Information supplied:
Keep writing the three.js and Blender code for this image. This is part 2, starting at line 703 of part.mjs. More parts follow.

---

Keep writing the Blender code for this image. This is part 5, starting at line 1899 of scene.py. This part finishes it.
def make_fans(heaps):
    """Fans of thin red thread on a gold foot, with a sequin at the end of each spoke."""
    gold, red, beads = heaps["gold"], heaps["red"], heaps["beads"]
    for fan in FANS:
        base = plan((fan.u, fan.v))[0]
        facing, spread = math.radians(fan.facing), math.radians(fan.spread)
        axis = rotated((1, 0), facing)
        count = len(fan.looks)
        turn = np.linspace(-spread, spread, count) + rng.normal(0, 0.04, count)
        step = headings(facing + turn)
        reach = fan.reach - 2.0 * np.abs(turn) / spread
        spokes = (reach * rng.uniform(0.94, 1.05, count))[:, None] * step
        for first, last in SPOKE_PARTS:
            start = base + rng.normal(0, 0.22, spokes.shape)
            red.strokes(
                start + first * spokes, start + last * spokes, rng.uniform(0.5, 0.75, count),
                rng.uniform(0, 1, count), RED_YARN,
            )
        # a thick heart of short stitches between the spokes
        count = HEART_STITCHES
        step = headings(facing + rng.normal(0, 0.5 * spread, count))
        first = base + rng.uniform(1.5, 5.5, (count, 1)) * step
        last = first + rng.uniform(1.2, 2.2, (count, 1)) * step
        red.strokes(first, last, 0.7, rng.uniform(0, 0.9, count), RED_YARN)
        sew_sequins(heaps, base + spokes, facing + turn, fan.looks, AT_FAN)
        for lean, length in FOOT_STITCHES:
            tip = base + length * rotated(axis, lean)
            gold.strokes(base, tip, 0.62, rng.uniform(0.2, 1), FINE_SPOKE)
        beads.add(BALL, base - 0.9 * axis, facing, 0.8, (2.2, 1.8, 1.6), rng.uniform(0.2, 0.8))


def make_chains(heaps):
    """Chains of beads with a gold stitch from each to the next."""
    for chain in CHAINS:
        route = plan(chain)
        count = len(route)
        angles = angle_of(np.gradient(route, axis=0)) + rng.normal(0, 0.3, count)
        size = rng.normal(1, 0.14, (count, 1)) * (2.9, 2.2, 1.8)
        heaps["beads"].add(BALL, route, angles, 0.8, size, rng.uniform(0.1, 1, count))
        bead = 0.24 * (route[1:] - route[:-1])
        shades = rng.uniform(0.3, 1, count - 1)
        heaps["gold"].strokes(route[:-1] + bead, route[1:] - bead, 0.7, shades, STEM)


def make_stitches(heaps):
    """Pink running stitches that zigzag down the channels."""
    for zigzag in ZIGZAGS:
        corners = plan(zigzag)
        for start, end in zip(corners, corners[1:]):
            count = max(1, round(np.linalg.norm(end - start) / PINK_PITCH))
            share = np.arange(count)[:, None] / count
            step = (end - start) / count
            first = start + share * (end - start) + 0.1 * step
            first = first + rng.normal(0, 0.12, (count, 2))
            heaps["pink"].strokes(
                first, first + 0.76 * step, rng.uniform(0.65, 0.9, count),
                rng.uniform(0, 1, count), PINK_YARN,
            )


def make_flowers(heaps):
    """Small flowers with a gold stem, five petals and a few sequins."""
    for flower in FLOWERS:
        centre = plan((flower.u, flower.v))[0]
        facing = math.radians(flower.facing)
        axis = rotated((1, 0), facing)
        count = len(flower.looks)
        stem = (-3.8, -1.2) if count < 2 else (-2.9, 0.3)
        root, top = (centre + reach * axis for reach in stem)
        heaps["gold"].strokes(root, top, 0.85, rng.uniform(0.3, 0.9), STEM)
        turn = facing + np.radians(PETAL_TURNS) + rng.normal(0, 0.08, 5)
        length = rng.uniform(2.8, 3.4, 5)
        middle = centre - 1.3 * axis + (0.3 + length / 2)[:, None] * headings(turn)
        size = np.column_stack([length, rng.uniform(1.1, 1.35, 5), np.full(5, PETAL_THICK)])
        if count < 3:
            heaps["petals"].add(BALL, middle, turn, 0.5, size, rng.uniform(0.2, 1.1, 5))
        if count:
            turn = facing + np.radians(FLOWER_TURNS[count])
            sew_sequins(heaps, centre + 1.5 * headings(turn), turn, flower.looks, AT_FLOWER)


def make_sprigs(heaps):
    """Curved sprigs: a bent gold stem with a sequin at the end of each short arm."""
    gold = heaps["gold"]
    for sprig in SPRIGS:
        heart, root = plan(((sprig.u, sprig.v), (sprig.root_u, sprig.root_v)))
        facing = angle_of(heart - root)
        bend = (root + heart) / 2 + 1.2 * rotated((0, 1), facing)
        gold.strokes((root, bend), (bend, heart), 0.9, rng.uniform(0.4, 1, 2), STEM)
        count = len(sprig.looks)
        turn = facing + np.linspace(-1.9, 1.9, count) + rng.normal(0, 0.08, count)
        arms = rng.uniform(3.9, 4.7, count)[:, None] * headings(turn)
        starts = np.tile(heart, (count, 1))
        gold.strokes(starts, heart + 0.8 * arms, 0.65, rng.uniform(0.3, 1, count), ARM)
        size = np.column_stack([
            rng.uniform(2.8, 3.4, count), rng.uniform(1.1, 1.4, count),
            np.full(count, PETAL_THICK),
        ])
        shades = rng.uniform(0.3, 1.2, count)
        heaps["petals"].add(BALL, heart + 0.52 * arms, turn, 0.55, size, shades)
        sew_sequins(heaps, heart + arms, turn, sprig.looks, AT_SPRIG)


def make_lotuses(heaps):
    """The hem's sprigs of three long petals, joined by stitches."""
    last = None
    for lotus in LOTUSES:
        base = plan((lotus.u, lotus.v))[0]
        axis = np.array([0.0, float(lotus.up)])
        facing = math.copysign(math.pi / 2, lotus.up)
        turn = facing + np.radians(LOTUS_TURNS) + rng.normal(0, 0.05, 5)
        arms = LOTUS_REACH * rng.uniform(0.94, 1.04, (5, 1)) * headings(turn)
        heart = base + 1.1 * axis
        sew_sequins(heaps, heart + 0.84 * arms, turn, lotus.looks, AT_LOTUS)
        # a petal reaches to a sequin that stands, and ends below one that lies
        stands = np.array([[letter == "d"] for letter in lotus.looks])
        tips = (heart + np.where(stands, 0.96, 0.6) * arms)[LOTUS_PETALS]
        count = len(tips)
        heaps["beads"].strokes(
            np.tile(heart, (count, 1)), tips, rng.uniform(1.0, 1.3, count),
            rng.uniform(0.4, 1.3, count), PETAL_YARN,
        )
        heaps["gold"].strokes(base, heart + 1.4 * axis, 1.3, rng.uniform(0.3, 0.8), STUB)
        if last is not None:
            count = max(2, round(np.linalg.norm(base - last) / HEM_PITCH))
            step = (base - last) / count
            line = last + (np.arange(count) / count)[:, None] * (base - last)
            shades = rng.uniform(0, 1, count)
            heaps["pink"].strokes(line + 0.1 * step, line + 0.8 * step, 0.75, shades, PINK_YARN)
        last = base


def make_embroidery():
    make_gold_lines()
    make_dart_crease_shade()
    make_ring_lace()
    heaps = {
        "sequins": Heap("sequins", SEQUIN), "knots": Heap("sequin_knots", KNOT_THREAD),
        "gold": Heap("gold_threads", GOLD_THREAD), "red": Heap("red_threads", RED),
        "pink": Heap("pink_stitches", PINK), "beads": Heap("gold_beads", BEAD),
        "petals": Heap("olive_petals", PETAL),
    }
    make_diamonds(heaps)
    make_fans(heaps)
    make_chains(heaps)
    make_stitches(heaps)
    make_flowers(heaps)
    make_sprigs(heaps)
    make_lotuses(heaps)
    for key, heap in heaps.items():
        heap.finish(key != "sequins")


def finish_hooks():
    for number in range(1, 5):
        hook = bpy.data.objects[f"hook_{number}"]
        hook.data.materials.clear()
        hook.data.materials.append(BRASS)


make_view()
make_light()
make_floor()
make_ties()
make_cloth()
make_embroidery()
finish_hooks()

Goal:
Extract the lines from the line with "Keep writing the Blender" through the line with "beads.add(BALL, base - 0.9". Keep both of those lines, copy everything exactly, and add nothing.

Task output:
Keep writing the Blender code for this image. This is part 5, starting at line 1899 of scene.py. This part finishes it.
def make_fans(heaps):
    """Fans of thin red thread on a gold foot, with a sequin at the end of each spoke."""
    gold, red, beads = heaps["gold"], heaps["red"], heaps["beads"]
    for fan in FANS:
        base = plan((fan.u, fan.v))[0]
        facing, spread = math.radians(fan.facing), math.radians(fan.spread)
        axis = rotated((1, 0), facing)
        count = len(fan.looks)
        turn = np.linspace(-spread, spread, count) + rng.normal(0, 0.04, count)
        step = headings(facing + turn)
        reach = fan.reach - 2.0 * np.abs(turn) / spread
        spokes = (reach * rng.uniform(0.94, 1.05, count))[:, None] * step
        for first, last in SPOKE_PARTS:
            start = base + rng.normal(0, 0.22, spokes.shape)
            red.strokes(
                start + first * spokes, start + last * spokes, rng.uniform(0.5, 0.75, count),
                rng.uniform(0, 1, count), RED_YARN,
            )
        # a thick heart of short stitches between the spokes
        count = HEART_STITCHES
        step = headings(facing + rng.normal(0, 0.5 * spread, count))
        first = base + rng.uniform(1.5, 5.5, (count, 1)) * step
        last = first + rng.uniform(1.2, 2.2, (count, 1)) * step
        red.strokes(first, last, 0.7, rng.uniform(0, 0.9, count), RED_YARN)
        sew_sequins(heaps, base + spokes, facing + turn, fan.looks, AT_FAN)
        for lean, length in FOOT_STITCHES:
            tip = base + length * rotated(axis, lean)
            gold.strokes(base, tip, 0.62, rng.uniform(0.2, 1), FINE_SPOKE)
        beads.add(BALL, base - 0.9 * axis, facing, 0.8, (2.2, 1.8, 1.6), rng.uniform(0.2, 0.8))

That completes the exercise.